--- Begin Source excerpt ---
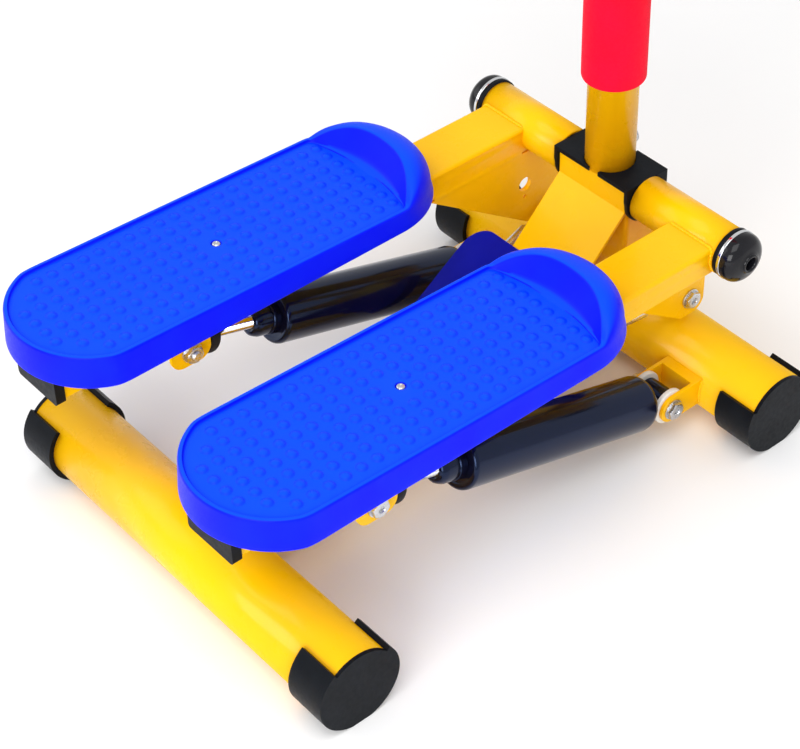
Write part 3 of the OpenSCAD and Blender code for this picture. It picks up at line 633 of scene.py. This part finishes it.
def pedal_stations():
    """Points round the pedal's edge from its +x side by the toe. Returns the outline, its
    inward normals, and per point: inset of the crest, width of the slope inside it, height
    of the crest and height where its rounding starts."""
    corner = math.acos(PED_HW / HEEL_R)
    corner_y = HEEL_CY - HEEL_R * math.sin(corner)
    side = TOE_CY - corner_y
    rows = []

    def rim(x, y, nx, ny):
        rows.append((x, y, nx, ny, LEAN + RIM_W, RIM_RUN, RIM_Z, RIM_Z - 3.0))

    # toe: the tread ends on an arc of larger radius, centred behind the toe curve
    arc_r, arc_back = 165.0, 149.0
    for i in range(73):
        a = pi * i / 72
        y = TOE_CY + PED_HW * math.sin(a)
        off = abs(pi / 2 - a)
        c = max(0.0, math.cos(off))
        arc = -arc_back * c + math.sqrt(arc_back ** 2 * c * c + arc_r ** 2 - arc_back ** 2)
        share = max(0.0, 1 - (off / math.radians(82)) ** 4)
        inset = LEAN + RIM_W + 24.8 * max(0.0, math.cos(min(pi / 2, off * 90 / 84))) ** 0.8
        top = PED_TOP - 0.05 + TILT * (y - TREAD_REF_Y)
        rows.append((PED_HW * math.cos(a), y, -math.cos(a), -math.sin(a), inset,
                     max(RIM_RUN, PED_HW - arc - inset), RIM_Z + (top - RIM_Z) * share,
                     RIM_Z - 3.0 - 6.0 * share))
    for i in range(1, 44):                       # -x side, going back
        rim(-PED_HW, TOE_CY - side * i / 44, 1, 0)
    for i in range(61):                          # heel
        a = pi + corner + (pi - 2 * corner) * i / 60
        rim(HEEL_R * math.cos(a), HEEL_CY + HEEL_R * math.sin(a), -math.cos(a), -math.sin(a))
    for i in range(1, 44):                       # +x side, going forwards
        rim(PED_HW, TOE_CY - side + side * i / 44, -1, 0)
    rows = np.array(rows)
    edge = rows[:, :4]
    for _ in range(3):                           # soften the two heel corners only
        near = (edge[:, 1] < corner_y + 9) & (np.abs(edge[:, 0]) > PED_HW * 0.86)
        softer = (np.roll(edge, 1, 0) + 2 * edge + np.roll(edge, -1, 0)) / 4
        edge = np.where(near[:, None], softer, edge)
    normals = edge[:, 2:] / np.linalg.norm(edge[:, 2:], axis=1)[:, None]
    return edge[:, :2], normals, *rows[:, 4:].T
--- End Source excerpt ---
Copy out the data shown above without altering anything.

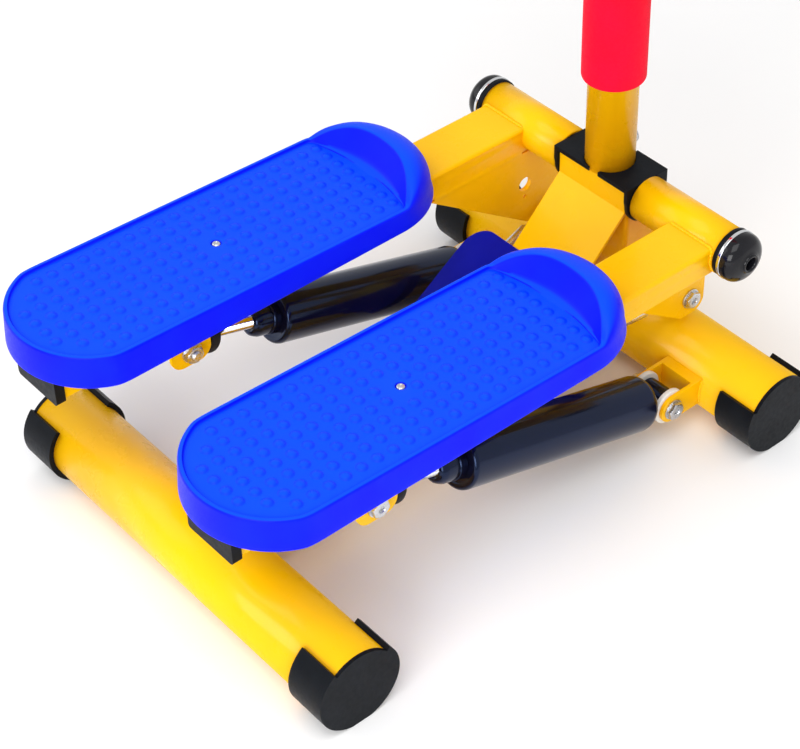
Write part 3 of the OpenSCAD and Blender code for this picture. It picks up at line 633 of scene.py. This part finishes it.
def pedal_stations():
    """Points round the pedal's edge from its +x side by the toe. Returns the outline, its
    inward normals, and per point: inset of the crest, width of the slope inside it, height
    of the crest and height where its rounding starts."""
    corner = math.acos(PED_HW / HEEL_R)
    corner_y = HEEL_CY - HEEL_R * math.sin(corner)
    side = TOE_CY - corner_y
    rows = []

    def rim(x, y, nx, ny):
        rows.append((x, y, nx, ny, LEAN + RIM_W, RIM_RUN, RIM_Z, RIM_Z - 3.0))

    # toe: the tread ends on an arc of larger radius, centred behind the toe curve
    arc_r, arc_back = 165.0, 149.0
    for i in range(73):
        a = pi * i / 72
        y = TOE_CY + PED_HW * math.sin(a)
        off = abs(pi / 2 - a)
        c = max(0.0, math.cos(off))
        arc = -arc_back * c + math.sqrt(arc_back ** 2 * c * c + arc_r ** 2 - arc_back ** 2)
        share = max(0.0, 1 - (off / math.radians(82)) ** 4)
        inset = LEAN + RIM_W + 24.8 * max(0.0, math.cos(min(pi / 2, off * 90 / 84))) ** 0.8
        top = PED_TOP - 0.05 + TILT * (y - TREAD_REF_Y)
        rows.append((PED_HW * math.cos(a), y, -math.cos(a), -math.sin(a), inset,
                     max(RIM_RUN, PED_HW - arc - inset), RIM_Z + (top - RIM_Z) * share,
                     RIM_Z - 3.0 - 6.0 * share))
    for i in range(1, 44):                       # -x side, going back
        rim(-PED_HW, TOE_CY - side * i / 44, 1, 0)
    for i in range(61):                          # heel
        a = pi + corner + (pi - 2 * corner) * i / 60
        rim(HEEL_R * math.cos(a), HEEL_CY + HEEL_R * math.sin(a), -math.cos(a), -math.sin(a))
    for i in range(1, 44):                       # +x side, going forwards
        rim(PED_HW, TOE_CY - side + side * i / 44, -1, 0)
    rows = np.array(rows)
    edge = rows[:, :4]
    for _ in range(3):                           # soften the two heel corners only
        near = (edge[:, 1] < corner_y + 9) & (np.abs(edge[:, 0]) > PED_HW * 0.86)
        softer = (np.roll(edge, 1, 0) + 2 * edge + np.roll(edge, -1, 0)) / 4
        edge = np.where(near[:, None], softer, edge)
    normals = edge[:, 2:] / np.linalg.norm(edge[:, 2:], axis=1)[:, None]
    return edge[:, :2], normals, *rows[:, 4:].T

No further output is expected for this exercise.